*CHALLENGE*
Repeat verbatim, and only, the lines of the data below, beginning at the line that contains "function reversed(points) = [for" and stopping after the line that contains "world = obj.matrix_world.copy()".

*SUPPLIED MATERIAL*
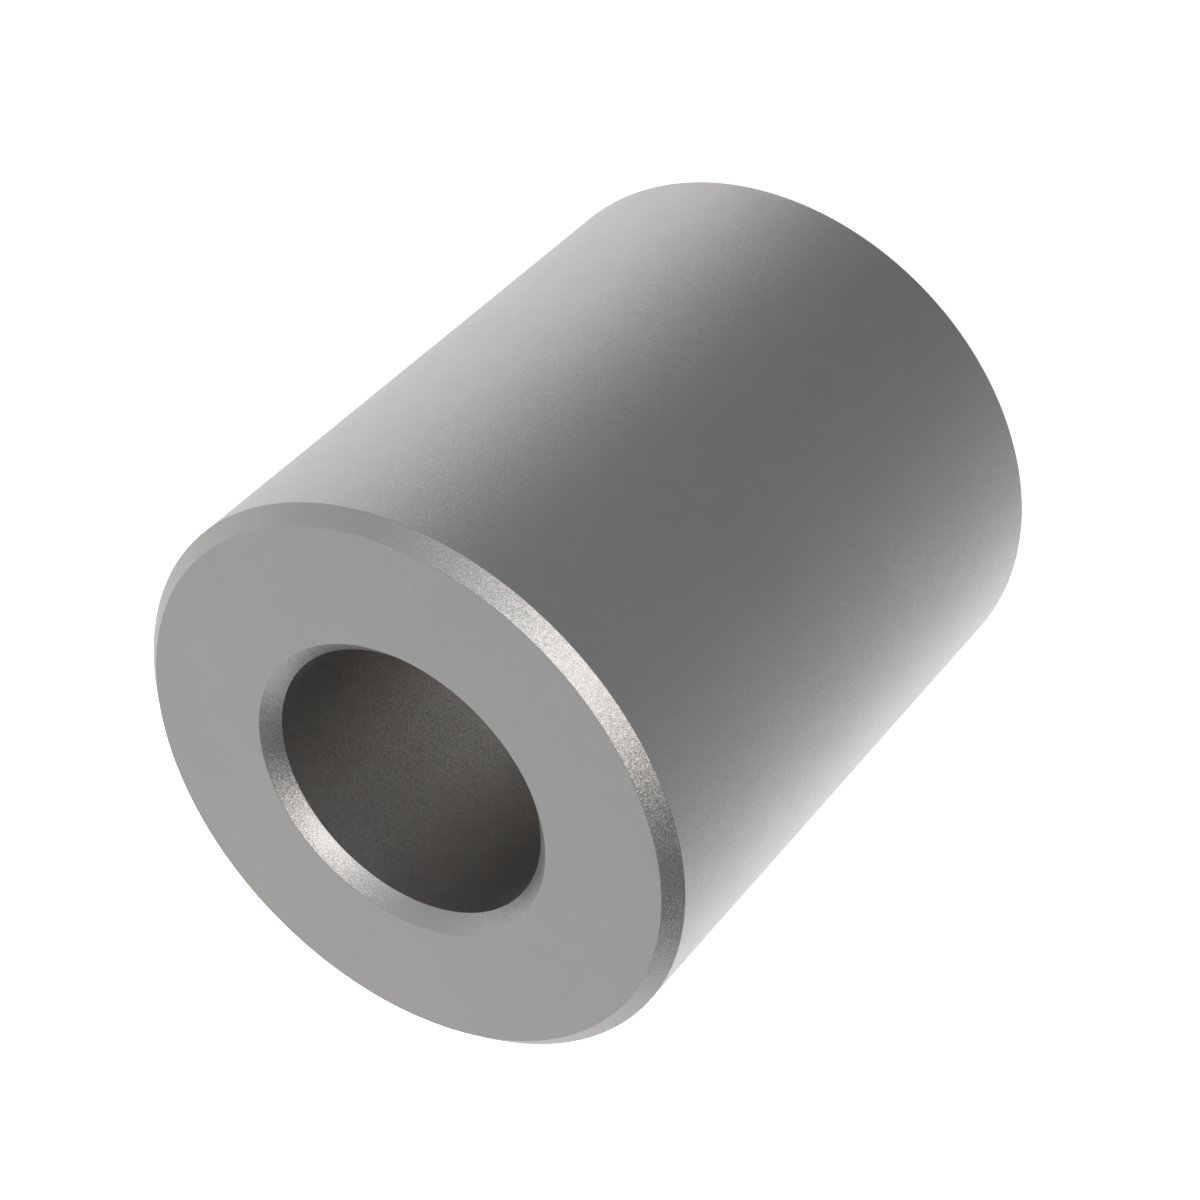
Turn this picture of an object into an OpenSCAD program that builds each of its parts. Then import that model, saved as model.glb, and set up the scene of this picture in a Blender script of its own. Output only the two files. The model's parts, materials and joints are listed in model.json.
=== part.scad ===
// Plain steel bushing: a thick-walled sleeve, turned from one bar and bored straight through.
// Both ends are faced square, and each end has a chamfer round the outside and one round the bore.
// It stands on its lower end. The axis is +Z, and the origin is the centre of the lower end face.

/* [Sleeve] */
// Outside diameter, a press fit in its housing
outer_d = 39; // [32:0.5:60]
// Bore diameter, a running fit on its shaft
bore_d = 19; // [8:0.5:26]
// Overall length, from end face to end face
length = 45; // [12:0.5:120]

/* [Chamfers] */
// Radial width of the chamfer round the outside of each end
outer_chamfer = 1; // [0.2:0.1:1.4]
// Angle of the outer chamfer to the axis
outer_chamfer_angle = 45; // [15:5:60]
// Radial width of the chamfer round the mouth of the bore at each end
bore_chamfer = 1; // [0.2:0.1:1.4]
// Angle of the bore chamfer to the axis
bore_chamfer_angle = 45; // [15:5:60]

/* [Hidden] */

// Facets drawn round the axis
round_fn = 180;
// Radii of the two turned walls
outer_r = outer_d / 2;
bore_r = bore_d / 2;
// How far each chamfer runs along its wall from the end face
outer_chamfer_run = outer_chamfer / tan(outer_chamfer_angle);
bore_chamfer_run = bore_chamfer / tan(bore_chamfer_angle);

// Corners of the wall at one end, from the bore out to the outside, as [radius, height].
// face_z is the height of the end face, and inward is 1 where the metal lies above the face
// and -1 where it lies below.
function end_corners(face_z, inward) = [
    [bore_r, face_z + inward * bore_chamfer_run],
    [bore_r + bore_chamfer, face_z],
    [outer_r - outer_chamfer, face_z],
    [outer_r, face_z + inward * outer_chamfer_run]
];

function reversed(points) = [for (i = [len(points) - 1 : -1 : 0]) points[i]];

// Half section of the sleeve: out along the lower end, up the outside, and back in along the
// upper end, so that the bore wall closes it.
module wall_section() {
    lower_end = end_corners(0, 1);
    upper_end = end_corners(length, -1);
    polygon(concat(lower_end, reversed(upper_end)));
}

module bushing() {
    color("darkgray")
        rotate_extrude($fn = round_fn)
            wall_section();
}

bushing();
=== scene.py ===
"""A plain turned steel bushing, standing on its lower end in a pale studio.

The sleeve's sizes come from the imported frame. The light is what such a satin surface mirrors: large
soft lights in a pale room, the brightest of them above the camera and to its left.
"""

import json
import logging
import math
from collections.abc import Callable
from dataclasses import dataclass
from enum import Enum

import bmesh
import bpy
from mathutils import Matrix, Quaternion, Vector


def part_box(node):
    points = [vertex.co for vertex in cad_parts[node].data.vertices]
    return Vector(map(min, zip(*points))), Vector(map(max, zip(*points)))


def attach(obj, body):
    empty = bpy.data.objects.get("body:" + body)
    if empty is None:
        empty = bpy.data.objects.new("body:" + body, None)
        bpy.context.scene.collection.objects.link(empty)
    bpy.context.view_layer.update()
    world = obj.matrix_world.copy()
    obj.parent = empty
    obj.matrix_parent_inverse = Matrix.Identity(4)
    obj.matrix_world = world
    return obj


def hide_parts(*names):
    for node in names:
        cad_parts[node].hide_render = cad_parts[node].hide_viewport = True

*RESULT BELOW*
function reversed(points) = [for (i = [len(points) - 1 : -1 : 0]) points[i]];

// Half section of the sleeve: out along the lower end, up the outside, and back in along the
// upper end, so that the bore wall closes it.
module wall_section() {
    lower_end = end_corners(0, 1);
    upper_end = end_corners(length, -1);
    polygon(concat(lower_end, reversed(upper_end)));
}

module bushing() {
    color("darkgray")
        rotate_extrude($fn = round_fn)
            wall_section();
}

bushing();
=== scene.py ===
"""A plain turned steel bushing, standing on its lower end in a pale studio.

The sleeve's sizes come from the imported frame. The light is what such a satin surface mirrors: large
soft lights in a pale room, the brightest of them above the camera and to its left.
"""

import json
import logging
import math
from collections.abc import Callable
from dataclasses import dataclass
from enum import Enum

import bmesh
import bpy
from mathutils import Matrix, Quaternion, Vector


def part_box(node):
    points = [vertex.co for vertex in cad_parts[node].data.vertices]
    return Vector(map(min, zip(*points))), Vector(map(max, zip(*points)))


def attach(obj, body):
    empty = bpy.data.objects.get("body:" + body)
    if empty is None:
        empty = bpy.data.objects.new("body:" + body, None)
        bpy.context.scene.collection.objects.link(empty)
    bpy.context.view_layer.update()
    world = obj.matrix_world.copy()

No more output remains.